On returning to Mongolia in 1941, Shirendev was appointed as a reference assistant to Khorloogiin Choibalsan and worked in the Gobi areas. In 1943, he was sent back to Moscow to study the Soviet Communist Party's war-time work. In 1945–1946 he interpreted for Choibalsan at meetings with Soviet leader Joseph Stalin. Shirendev was secretary of the MPRP's propaganda department from 1944 to 1948 (when he was dismissed after being blamed for popular dissatisfaction with government policies), the second rector of the Mongolian State University from 1944 to 1953 or 1954, minister of education and deputy chairman of the Council of Ministers in charge of culture from 1951 to 1954, and first deputy chairman of the Council of Ministers to 1957. He was elected a candidate member of the MPRP Politburo and secretary of the Central Committee in December 1947, and was elected a full member of the politburo from November 1954 to March 1958. He also served as the chairman of the Mongolian Peace Committee (1950–1957). Shirendev was a member of the State Little Khural (1949–1951) when he was elected an MPRP deputy to the People's Great Khural, to which he was reelected until 1982. He was also deputy chairman (speaker) of the Great Khural in the 1960s and 1970s. He was reelected to the central committee at several congresses from 1966 to 1981.

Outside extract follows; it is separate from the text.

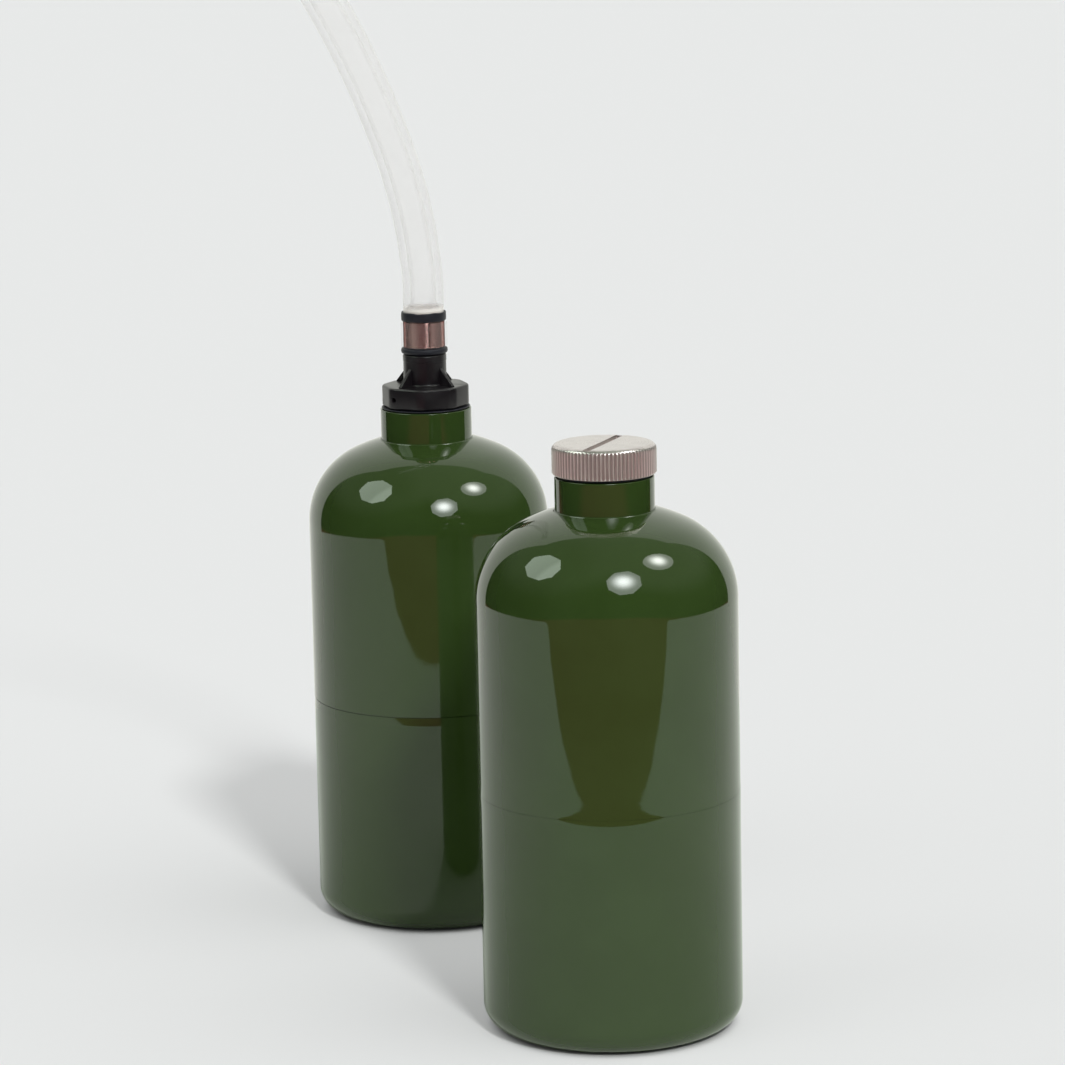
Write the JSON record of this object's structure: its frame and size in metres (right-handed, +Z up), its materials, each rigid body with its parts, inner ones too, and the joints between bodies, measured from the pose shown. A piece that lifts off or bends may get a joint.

While chairing a special commission re-evaluating the Stalin-era purges, Yumjaagiin Tsedenbal, who had taken power in 1952, tried to arrest Shirendev as a spy. Warned by party general secretary Dashiin Damba, Shirendev withdrew from government work and obtained a doctorate in Far Eastern studies at the Institute of Oriental Studies in Moscow in 1957–1960. He returned to Mongolia, and in July 1960 became chairman of the Committee of Science and Higher Education, then was elected as a member of the newly established Academy of Sciences and its president in 1961. Shirendev was chairman of the Permanent Committee of the International Congress of Mongolists from 1970 to 1982, and wrote books expressing the official views on Mongolian history, including Mongolia on the Boundary of the 19th and 20th Centuries, History of the Mongolian People’s Revolution, and Bypassing Capitalism, which were translated into several foreign languages. Shirendev received an honorary doctor of letters degree from the University of Leeds, England, in May 1970.

Shirendev's effort to make the academy an institution pursuing original research in all fields conflicted with Tsedenbal's agenda of having it simply apply the results of Soviet research to Mongolia. Although he was officially described as a "renowned scientist and brilliant and talented organizer and administrator", Shirendev was ousted from all positions and the academy's presidency in January 1982 on Tsedenbal's orders, for his alleged "lack of principle and party spirit". After Tsedenbal's fall from power in 1984, Shirendev was a counselor at the academy's Institute of Oriental Studies. In 1991, after democratization, the party reversed its criticism of Shirendev, and he published his memoirs and a historical novel about the 1921 revolution. He died on 8 March 2001.

A statue of Shirendev is located opposite the National University of Mongolia's Building #2.